In one possible implementation, the content of the tensor data indicated by the descriptor includes at least one of an immediate and data in a register. The immediate may be tensor data that does not change during data processing. After the corresponding relationship between the descriptor and the immediate is established, the descriptor can be used to replace the immediate in the data processing process. The content of the tensor data indicated by the descriptor can also comprise data in a register, and after the corresponding relation between the descriptor and the data in the register is established, the number of the register can be used as the identifier of the descriptor. In the present embodiment, by indicating the immediate and the data in the register through the descriptor, the complexity of using the immediate and the data in the register can be reduced, thereby improving the efficiency of data processing.

For the descriptor release instruction, in a possible implementation, the management parameter may include an identifier of the descriptor, which indicates the descriptor to be released/logged out.

In a possible implementation manner, the management parameters of the descriptor release instruction may include an identifier of at least one descriptor, that is, one descriptor may be released or multiple descriptors may be released simultaneously by one descriptor release instruction.

In a possible implementation manner, the descriptor release instruction may include an identifier of a part of descriptors, that is, only a part of descriptors in the current descriptor are released, or may include an identifier of a whole descriptor, that is, all descriptors currently are released.
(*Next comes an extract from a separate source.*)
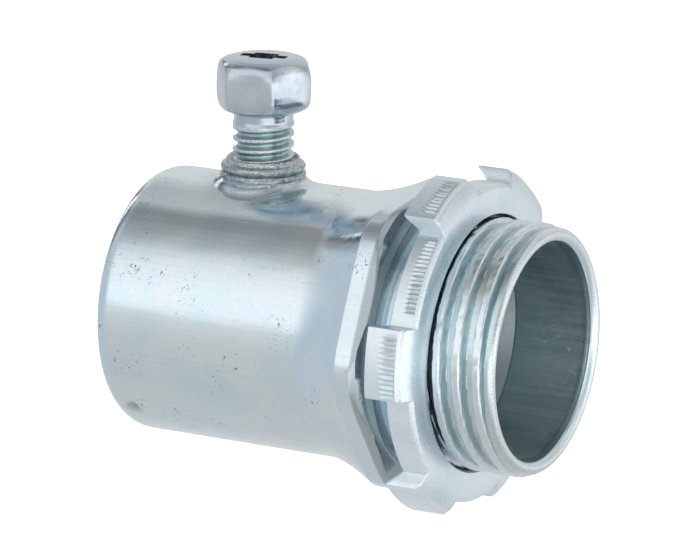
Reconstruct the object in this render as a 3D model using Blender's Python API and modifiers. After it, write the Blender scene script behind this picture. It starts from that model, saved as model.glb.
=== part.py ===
"""A half-inch steel set-screw conduit connector: one-piece body, stamped locknut and hex-head set screw.

The frame: +X runs along the conduit axis towards the threaded nipple, +Z points up the set screw, and the
origin is the centre of the shoulder's seat, the face that lies against a box wall. Lengths are in metres.
"""

import math

import bmesh
import bpy
from mathutils import Matrix

MM = 0.001

# Driving dimensions
BODY_RADIUS = 11.3 * MM  # the plain socket end
SOCKET_BORE = 9.15 * MM  # takes conduit of 17.93 mm
WIRE_BORE = 8.0 * MM  # the conduit stop's inner edge
NIPPLE_BORE = 9.0 * MM
BODY_BACK = -26.5 * MM  # the open end that the conduit enters
CONDUIT_STOP = -0.8 * MM
NIPPLE_FRONT = 10.2 * MM
FLANGE_RADIUS = 13.2 * MM  # over the rounded corners of the wrench flats
FLAT_APOTHEM = 12.2 * MM  # half of the size across the wrench flats
FLANGE_CORNER_DEG = 125.0  # one corner, as an angle about +X counted from +Y
FLANGE_BACK = -2.7 * MM  # where the flats end and the flare begins
FLARE_START = -7.6 * MM

NIPPLE_PITCH = 1.814 * MM  # 14 threads to the inch
NIPPLE_CREST = 10.54 * MM
NIPPLE_ROOT = 9.7 * MM
NIPPLE_GROOVE_X = 8.804 * MM  # a groove's centre at the angle 0

NUT_MINOR = 9.95 * MM
NUT_MAJOR = 10.85 * MM
NUT_FRONT = 4.63 * MM
NUT_SHEET = 2.26 * MM
LUG_RADIUS = 14.6 * MM
NOTCH_RADIUS = 13.35 * MM
LUG_COUNT = 6
LUG_CENTRE_DEG = 175.0
LUG_WIDTH_DEG = 26.0

SCREW_X = -16.7 * MM
SCREW_PITCH = 0.93 * MM
SCREW_CREST = 2.6 * MM
SCREW_ROOT = 2.18 * MM
BOSS_MINOR = 2.4 * MM
BOSS_MAJOR = 2.8 * MM
BOSS_TOP = 13.45 * MM
HEAD_APOTHEM = 3.79 * MM
HEAD_CORNER_DEG = 10.2
HEAD_UNDER = 17.3 * MM
HEAD_TOP = 21.95 * MM
SCREW_TIP = 9.3 * MM
THREAD_TOP = 16.15 * MM  # where the plain neck begins
POINT_TOP = 10.5 * MM  # where the unthreaded point ends

GAP = 0.3 * MM  # between neighbours that don't touch
ROUND_STEPS = 48
SMALL_STEPS = 24
MERGE = 1e-6
SHARP_DEG = 30.0

BARE_ZINC = (0.72, 0.75, 0.78)
NUT_ZINC = (0.66, 0.72, 0.76)
SCREW_ZINC = (0.70, 0.72, 0.73)


def clear_scene():
    for old in list(bpy.data.objects):
        bpy.data.objects.remove(old, do_unlink=True)


def collection(name):
    made = bpy.data.collections.new(name)
    bpy.context.scene.collection.children.link(made)
    return made


def metal(name, colour, roughness):
    made = bpy.data.materials.new(name)
    made.use_nodes = True
    shader = made.node_tree.nodes["Principled BSDF"]
    shader.inputs["Base Color"].default_value = (*colour, 1.0)
    shader.inputs["Metallic"].default_value = 1.0
    shader.inputs["Roughness"].default_value = roughness
    return made


def put(name, mesh, home, along_x, at):
    """An object of this mesh. along_x turns its own +Z to the world's +X."""
    obj = bpy.data.objects.new(name, mesh)
    home.objects.link(obj)
    obj.location = at
    if along_x:
        obj.rotation_euler = (0.0, math.radians(90.0), 0.0)
    return obj


def local_deg(world_deg):
    """An angle about +X from +Y, as the angle about its own Z of an object that along_x has turned."""
    return world_deg + 90.0


def turned(name, outline, home, steps, closed=False, along_x=False, at=(0.0, 0.0, 0.0)):
    """A turned solid: outline holds (radius, height) pairs, down the outer side. A closed one is a ring."""
    mesh = bpy.data.meshes.new(name)
    points = [(radius, 0.0, height) for radius, height in outline]
    edges = [(i, i + 1) for i in range(len(points) - 1)]
    if closed:
        edges.append((len(points) - 1, 0))
    mesh.from_pydata(points, edges, [])
    obj = put(name, mesh, home, along_x, at)
    screw = obj.modifiers.new("turn", "SCREW")
    screw.axis = "Z"
    screw.steps = screw.render_steps = steps
    screw.use_merge_vertices = True
    screw.merge_threshold = MERGE
    screw.use_smooth_shade = True
    return obj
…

In a possible implementation manner, releasing a descriptor corresponding to an identifier of a descriptor according to the identifier may include: and respectively releasing the storage area of the descriptor in the descriptor storage space and the storage area of the content of the tensor data indicated by the descriptor in the data storage space. By the method, the space occupied by the descriptor can be released after the use of the descriptor is finished, the limited storage resource can be repeatedly utilized, and the utilization efficiency of the resource is improved.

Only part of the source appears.